Whether or not Fallon’s credentials as a topical satirist are dauntingly favorable, there’s a lot more to the job of Tonight host than that, and Fallon comes anything but under-equipped. In fact, might be one of the most versatile performers ever to helm the show (see above).
So he can do sketches, he can interview celebrities, he can ad-lib snappy banter with his sidekick-announcer and the show’s brilliant house band (the only late-night band with a tuba)—but can he pass the ultimate test for hosting a late-night talk show: can he be simply himself while hosting a late-night network talk show?
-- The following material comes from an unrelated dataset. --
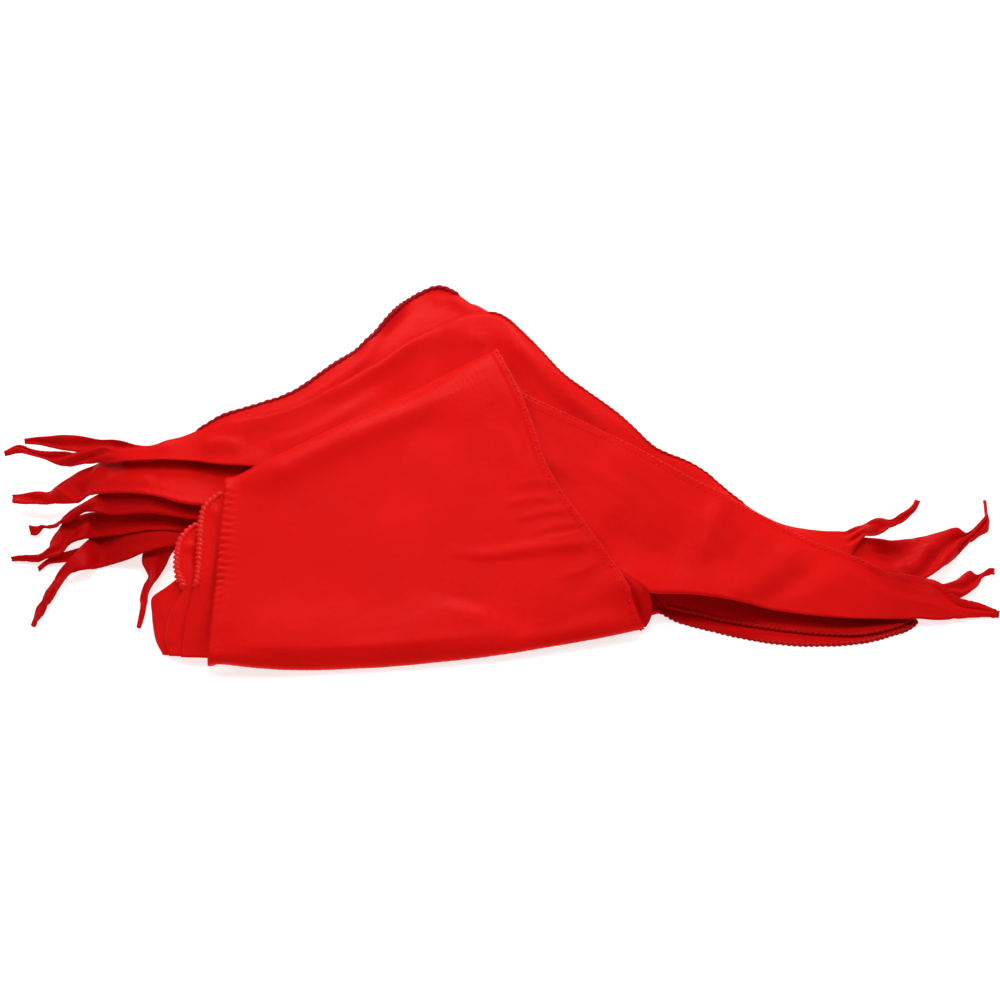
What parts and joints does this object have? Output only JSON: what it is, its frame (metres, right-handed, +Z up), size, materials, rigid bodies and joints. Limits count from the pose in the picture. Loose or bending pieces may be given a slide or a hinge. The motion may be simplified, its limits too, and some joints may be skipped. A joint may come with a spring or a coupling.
{
  "type": "folded bundle of triangle scarves",
  "caption": "Low heap of red triangle scarves, stacked and folded together, with a folded pack in front and twisted tails at both sides.",
  "frame": {"origin": "middle of the heap's footprint on the table", "axes": "+Z up from the table, +X along the heap from the bunched tails at the left to the long flat tail at the right, +Y from the front pack to the back of the heap"},
  "size_m": [0.5993, 0.325, 0.0843],
  "materials": {
    "scarf_cloth": "smooth woven polyester with a soft satin sheen"
  },
  "bodies": {
    "root": {"front_panel": "scarf_cloth", "pack_leaf_0": "scarf_cloth", "pack_leaf_1": "scarf_cloth", "pack_leaf_2": "scarf_cloth", "pack_right_leaf": "scarf_cloth", "pack_core": "scarf_cloth", "right_top_sheet": "scarf_cloth", "right_under_sheet_1": "scarf_cloth", "right_under_sheet_2": "scarf_cloth", "right_back_sheet_1": "scarf_cloth", "right_back_sheet_2": "scarf_cloth", "back_sheet_1": "scarf_cloth", "back_sheet_2": "scarf_cloth", "back_drop_sheet": "scarf_cloth", "left_sheet_2": "scarf_cloth", "left_sheet_3": "scarf_cloth", "left_sheet_4": "scarf_cloth", "left_sheet_5": "scarf_cloth", "left_sheet_6": "scarf_cloth", "left_hanging_sheet": "scarf_cloth", "folded_core": "scarf_cloth"}
  },
  "joints": []
}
Based on his Late Night track record, the answer would seem to be an obvious yes. Although sometimes alarmingly over-eager and borderline hyper, Fallon has accomplished the skill of keeping his inner boyishness alive. Some have picked on Fallon because he is too young (only 38) and can seem naïve. But these are exploitable qualities, not liabilities. But he does have some problems to work on; including a tendency to become almost star-struck and let giant personalities commandeer his show.
On more than one level, The Tonight Show would seem to be in very safe and capable hands.
“I think he’s probably the closest to Johnny [Carson] of anybody else in late night,” Leno said of Fallon. “When I watch him do, you know, a duet with Justin Timberlake or something of that nature I go, ‘Well, I can’t do that. I mean, I write jokes.’” (http://www.businessinsider.com/letterman-leno-obrien-comment-on-jimmy-fallon-tonight-show-debut-2014-2)
As seen with Late Night, people will come to the show for him; for his charm, for his enthusiasm, for his genuineness, for his performances. As one assumes Fallon knows, because he changed Leno’s “The Tonight Show With” back to Carson’s “The Tonight Show Starring.”
It will be interesting to see over the months (and hopefully years) to follow how Fallon evolves behind the desk.
Go get ‘em, Jimmy. The world after 11:35pm is yours.